Climate my arse, this is the most chilling story I have read in a long time. My heart breaks at the thought of those poor children among people who looked down on them, even hated them, and still used them to raise money. I wonder where they are buried, how to make sure they are remembered and mourned. There is more to be found here.

More on the ‘Nova Scotians’, Thornton writes:

The untoward disposition which too many of the settlers have shown proves, but too plainly, the importance of bestowing on them an intelligent and protective government (108).

Macaulay writes:

Uniting great ignorance with a vain conceit of their own talents, and sufficiently disposed of themselves to regard the share, which Europeans had in the government of the Colony as an usurpation, they were easily persuaded that nothing would so effectually contribute to their happiness as the demolition of the existing establishment (28, 113).

The insurrections kept on coming (hurrah) — especially after transporting a bunch of Maroons from Jamaica — and the Company became convinced the Crown needed to take over. Reading all of this I am still a little in shock that I had never heard of any of it. I knew of Thornton and Wilberforce as abolitionists, but this profit-making venture in Sierra Leone is the stuff of horror, nor did they step in when slavers were capturing Blacks in Sierra Leone and then making of them ‘identured’ servants, because indentured servitude was not illegal.

Apart from Sierra Leone the Clapham group were involved in missions — founding the Society for Missions to Africa and the East in 1799. They also tried their hand at conversions in England. But:

The rich, however, would not be lectured. ‘Having tried them almost in vain” and tiring of cool looks and cold shoulders, the Evangelicals gave it up and taught the poor instead, who could at least be poked awake to hear a sermon.

The English lower classes needed civilizing. Thornton wrote correctly that

“while principles of equity, moderation, and benevolence prevail in a considerable degree among the higher orders of the people, it is much to be lamented that disorders of the most pernicious tendency pervade the lower ranks; and that reformation with repsect to them, has till late, been rather a matter of solicitude and desire, than of serious expectation” (130-131).

Ugh. You throw in the religious beliefs about God defining our station — surely also applicable to the slavery, so I’m curious about how that worked intellectually — and you get a whole lot of initiatives offensive to poor people.

Yet evidence and inclination suggested to Thornton one fact about the poor before all others: that though their lot might improve, they would stay poor…With it he accepted a corollary class system, static in rank, rigid in task. Education under such confining circumstance became instruction in the duties of one’s condition (140).

A little more on this note from Thornton himself:

God often punishes men by sending a real trouble. And the means which discontented people take, to better their condition, not seldom prove the occasion of the new calamity which overtakes them (143).
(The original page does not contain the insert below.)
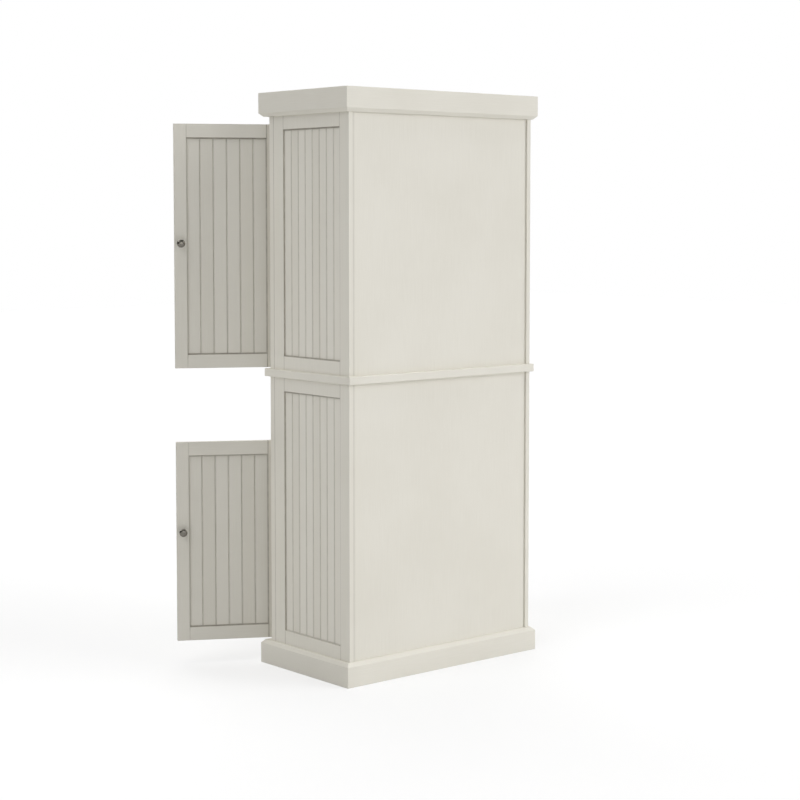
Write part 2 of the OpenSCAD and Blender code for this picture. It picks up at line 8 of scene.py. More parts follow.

The last chapter is on the legacy:

the estimates of Evangelicalism commonly diverge. Historians agree it played a great part in shaping the Victorian mind. yet there agreement ceases. Some, following the lead offered by Samuel Butler or Edmund Gosse, discover little more than tepid piety, hypocrisy, self-satisfaction, and cruelty. Others, reading the lives of George Eliot or Beatrice Webb, find instead awareness of a moral code and conviction as to the duty of moral man within society. Both the bad and the good have their roots in the beliefs of Henry Thornton’s generation (153).
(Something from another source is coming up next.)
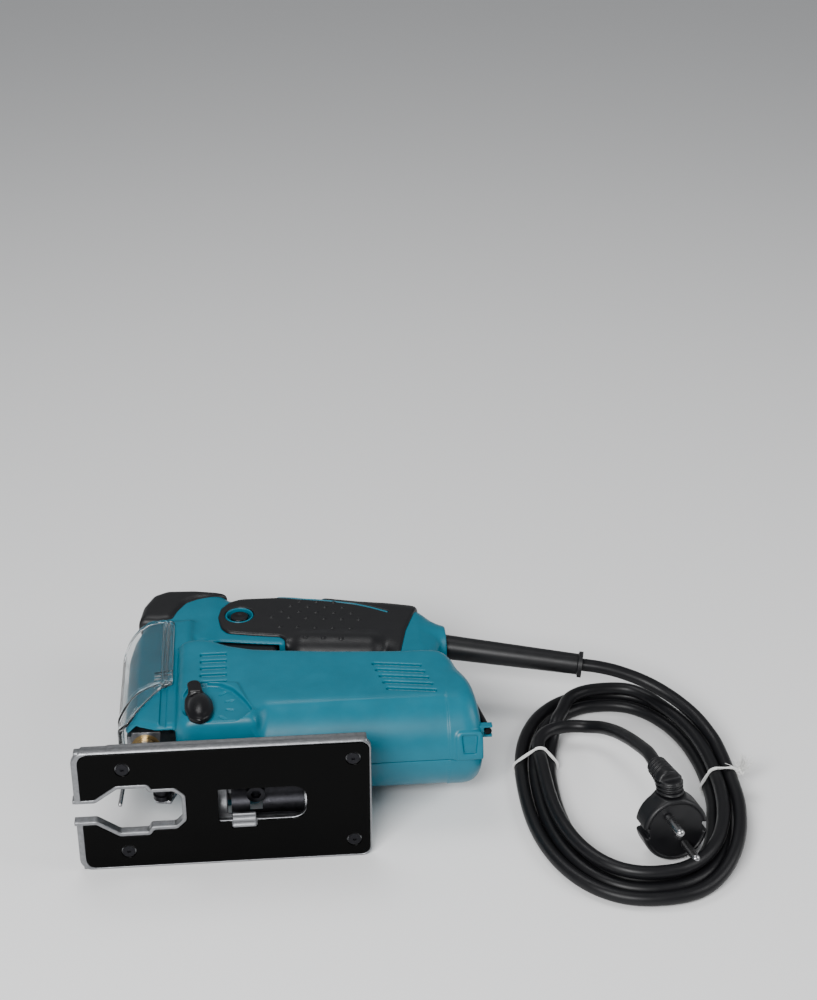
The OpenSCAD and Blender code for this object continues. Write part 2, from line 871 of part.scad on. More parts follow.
module clamp_plate() {
    color(dark) tool_frame() difference() {
        along_x(clamp_x[0], tilt_y) rotate([0, 0, 90 - 76]) rotate_extrude(angle = 152)
            translate([hump_in_r - 2.3, 0]) square([2, clamp_x[1] - clamp_x[0]]);
        along_x(bolt_x - bolt_r - 0.4, tilt_y) rotate([0, 0, 90 - 63])
            rotate_extrude(angle = 126) square([hump_r, 2 * bolt_r + 0.8]);
    }
}

module base_bolt() {
    color(dark) tool_frame() difference() {
        union() {
            rod_y(tilt_y + 4.6, tilt_y + 9.4, bolt_x, 5);
            rod_y(tilt_y + 9, 29, bolt_x, bolt_r - 0.02);
        }
        translate([bolt_x, tilt_y + 4, 0]) rotate([-90, 0, 0])
            cylinder(r = 2.9, h = 3.6, $fn = 6);
    }
}

module hex_key() {
    bend = key_out / 2;
    color(dark) tool_frame() key_frame() {
        rod_x(-key_reach, bend + 0.01, 0, key_r);
        rod_y(-key_leg, -bend + 0.01, key_out, key_r);
        translate([bend, -bend, 0]) rotate_extrude(angle = 90)
            translate([bend, 0]) circle(r = key_r);
    }
}

// ---------- cord ----------

function unit(v) = v / norm(v);
function tangent(path, i) = let (last = len(path) - 1)
    unit(path[min(i + 1, last)] - path[max(i - 1, 0)]);
function side_of(t) = unit(cross(t, abs(t[2]) < 0.9 ? [0, 0, 1] : [0, 1, 0]));
function ring(path, i, r, count) = let (t = tangent(path, i), a = side_of(t), b = cross(t, a))
    [for (k = [0 : count - 1]) let (w = 360 * k / count) path[i] + r * (cos(w) * a + sin(w) * b)];

// One closed tube swept along a path of points
module sweep(path, r, count) {
    rings = len(path);
    points = [for (i = [0 : rings - 1]) each ring(path, i, r, count)];
    sides = [for (i = [0 : rings - 2]) for (k = [0 : count - 1])
        let (n = (k + 1) % count) each [
            [i * count + k, i * count + n, (i + 1) * count + n],
            [i * count + k, (i + 1) * count + n, (i + 1) * count + k]]];
    first = [for (k = [1 : count - 2]) [0, k + 1, k]];
    base = (rings - 1) * count;
    last = [for (k = [1 : count - 2]) [base, base + k, base + k + 1]];
    polyhedron(concat(points), concat(sides, first, last));
}

// A cubic curve through the route's points, a few rings for each span
function curve_at(p, i, t) = let (last = len(p) - 1, a = p[max(i - 1, 0)], b = p[i],
    c = p[min(i + 1, last)], d = p[min(i + 2, last)])
    0.5 * (2 * b + (c - a) * t + (2 * a - 5 * b + 4 * c - d) * t * t
        + (3 * b - 3 * c + d - a) * t * t * t);
function smooth(p, per_span) = concat([for (i = [0 : len(p) - 2]) for (k = [0 : per_span - 1])
    curve_at(p, i, k / per_span)], [p[len(p) - 1]]);

function oval(half, count) = [for (i = [0 : count - 1]) let (a = 360 * i / count,
    c = cos(a), s = sin(a), e = 2 / coil_power)
    [coil_centre[0] + half[0] * sign(c) * pow(abs(c), e),
        coil_centre[1] + half[1] * sign(s) * pow(abs(s), e)]];

// A frame whose Z runs along the cord guard, from the handle outwards
module guard_frame() {
    run = guard_to - guard_from;
    turn = atan2(run[1], run[0]);
    drop = atan2(-run[2], norm([run[0], run[1]]));
    floor_frame() translate(guard_from) rotate([0, 90 + drop, turn]) children();
}

module guard_socket() {
    translate([frame_x, frame_y, -mid_z]) guard_frame() translate([0, 0, -8])
        cylinder(r = guard_r[0] + 0.1, h = 20);
}

module cord_guard() {
    long = norm(guard_to - guard_from);
    lip = guard_r[1] + 1.6;
    color(black) guard_frame() rotate_extrude()
        polygon([[0, -20], [cord_r, -20], [cord_r, -6], [guard_r[0], -6], [guard_r[0], 1],
            [guard_r[0] - 0.4, 4], [guard_r[1], long - 3], [lip, long - 2.4], [lip, long], [0, long]]);
}

module cord_lead() {
    color(black) floor_frame() sweep(smooth(lead_points, 2), cord_r, 10);
}

module cord_coil() {
    color(black) floor_frame() linear_extrude(coil_h) difference() {
        polygon(oval(coil_out, 60));
        polygon(oval(coil_in, 60));
    }
}

module cord_tail() {
    color(black) floor_frame() sweep(smooth(tail_points, 3), cord_r, 10);
}

module cord_tie(x, y) {
    difference() {
        block(x, y, [0, coil_h + tie_t + 0.1]);
        block([x[0] + tie_t, x[1] - tie_t], [y[0] - 1, y[1] + 1], [-1, coil_h + 0.1]);
    }
}

module cord_ties() {
    color(white) floor_frame() {
        cord_tie(tie_left[0], tie_left[1]);
        cord_tie(tie_right[0], tie_right[1]);
    }
}

module plug_frame() {
    floor_frame() translate(plug_centre) rotate([-plug_lean, 0, 8]) children();
}

module plug_body() {
    run = plug_boot - plug_neck;
    color(black) {
        plug_frame() {
            rotate([-90, 0, 0]) cylinder(r = plug_r, h = plug_t);
            rotate([90, 0, 0]) translate([0, 0, -0.1]) cylinder(r1 = plug_r, r2 = plug_r - 1, h = 4);
            translate([0, 6, 12]) rotate([-12, 0, 0]) cylinder(r = 7.2, h = 15);
        }
        floor_frame() translate(plug_neck)
            rotate([0, 90 - atan2(run[2], norm([run[0], run[1]])), atan2(run[1], run[0])])
                cylinder(r1 = 7, r2 = 5.4, h = norm(run));
    }
}

module plug_pins() {
    color(steel) plug_frame() for (s = [-1, 1]) translate([s * 4.5, -4, -s * 8.4]) {
        rotate([90, 0, 0]) cylinder(r = 2.4, h = 17);
        translate([0, -17, 0]) sphere(r = 2.4);
    }
}

housing_left();
housing_right();
grip_left();
grip_right();
front_pad();
housing_screws();
gear_case();
slider_bushes();
gear_axle();
front_bearing();
rear_bearing();
fan_baffle();
field_core();
field_coils();
brush_holders();
carbon_brushes();
brush_springs();
switch_body();
suppressor();
cord_clamp();
guard_wire();
base_bolt();
arm_pivot_pin();
armature_shaft();
armature_core();
armature_windings();
commutator();
cooling_fan();
crank_gear();
crank_pin();
crank_roller();
slider_rod();
slider_yoke();
blade_clamp();
clamp_screw();
roller_arm();
roller_pin();
guide_roller();
selector_lever();
switch_trigger();
lock_button();
dust_cover();
clamp_plate();
base_plate();
sole_cover();
sole_clip();
sole_screws();
hex_key();
cord_guard();
cord_lead();
cord_coil();
cord_tail();
cord_ties();
plug_body();
plug_pins();
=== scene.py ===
"""Looks for the corded jigsaw that lies on its side with its tied cord behind it.

Lengths in this script are millimetres in the tool's own frame: x from the front edge of
the sole towards the motor cap, y from the sole up to the handle, z across the tool from
its middle to its left side. place() turns such a point into the row frame, in metres.
"""

import json
import math
import random

import bpy
import numpy as np
import openvdb
from mathutils import Matrix, Vector


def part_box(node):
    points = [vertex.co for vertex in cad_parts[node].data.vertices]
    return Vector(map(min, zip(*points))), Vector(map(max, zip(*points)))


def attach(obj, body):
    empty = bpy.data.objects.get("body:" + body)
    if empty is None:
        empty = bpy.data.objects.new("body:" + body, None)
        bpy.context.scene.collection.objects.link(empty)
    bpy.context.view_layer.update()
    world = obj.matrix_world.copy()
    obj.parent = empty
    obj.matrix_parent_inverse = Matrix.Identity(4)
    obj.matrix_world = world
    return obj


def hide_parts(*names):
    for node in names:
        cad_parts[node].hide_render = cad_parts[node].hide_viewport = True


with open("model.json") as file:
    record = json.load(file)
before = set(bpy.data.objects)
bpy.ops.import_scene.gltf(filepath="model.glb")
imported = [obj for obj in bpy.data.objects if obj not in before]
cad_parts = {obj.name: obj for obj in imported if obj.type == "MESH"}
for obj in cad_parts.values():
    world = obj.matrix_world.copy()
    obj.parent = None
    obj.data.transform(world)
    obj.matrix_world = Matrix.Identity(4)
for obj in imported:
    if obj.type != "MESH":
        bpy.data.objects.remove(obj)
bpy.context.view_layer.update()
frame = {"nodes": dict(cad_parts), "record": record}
MM = 0.001

# ---------- places, read from the frame ----------

sole_low, sole_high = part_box("base_plate")
floor_z = sole_low.z
half_width = (sole_high.z - sole_low.z) / 2 / MM


def place(x, y, z):
    """A point of the tool's frame in the row frame."""
    return Vector((sole_low.x + x * MM, sole_low.y + y * MM, floor_z + (z + half_width) * MM))


def on_floor(x, y, height):
    """A point given by its height above the floor, as the cord's are."""
    return place(x, y, height - half_width)


def rotation_from(right, up):
    """The rotation of a camera with these two axes."""
    right = Vector(right).normalized()
    up = Vector(up).normalized()
    back = right.cross(up)
    return Matrix((right, up, back)).transposed()


# ---------- camera ----------

CAMERA_LENS = 68.76
CAMERA_AT = (107.2, -825.5, 670.2)
CAMERA_RIGHT = (0.99635, -0.08537, 0)
CAMERA_UP = (0.0407, 0.4754, 0.8788)

camera_data = bpy.data.cameras.new("camera")
camera_data.lens = CAMERA_LENS
camera = bpy.data.objects.new("camera", camera_data)
bpy.context.collection.objects.link(camera)
camera.location = on_floor(*CAMERA_AT)
camera.rotation_euler = rotation_from(CAMERA_RIGHT, CAMERA_UP).to_euler()
bpy.context.scene.camera = camera

# ---------- cord ----------

CORD_D = 7.6
COIL_CENTRE = (307.5, 41)
COIL_HALF = (59.7, 95.2)
COIL_POWER = 2.3
FLOOR_LAYER = 3.9

# From the guard's end down to the coil's right side
LEAD = [(294, 127.4, 33), (303, 125.3, 32.4), (312, 123.1, 31), (321, 120.4, 28.8),
        (330, 116.8, 26.2), (338.8, 111, 23.6), (347.3, 102.5, 21), (355.2, 91, 18.4),
        (361, 77.5, 15.6), (364.4, 62, 13.2)]
# From the coil's left side up to the plug's neck
TAIL = [(260, 62, 12), (260.2, 74, 12.1), (263.1, 84, 12.3), (271, 91.4, 12.3), (282, 94, 12),
        (292, 91.4, 13), (299.5, 84, 17), (305, 71, 23), (309, 56, 29), (312, 41, 34.5),
        (314.2, 26.5, 39.5), (315.3, 13, 42)]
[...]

I find it so hard to find a moral code and conviction worth anything at all in this recounting. Only by rigidly separating whites from Blacks, and removing actions towards non-whites (and poor people) from the same morality required in interactions with equals, does this make any kind of sense. How this double morality took life through the following decades — century even — is such a key question I think. And one to take sides on.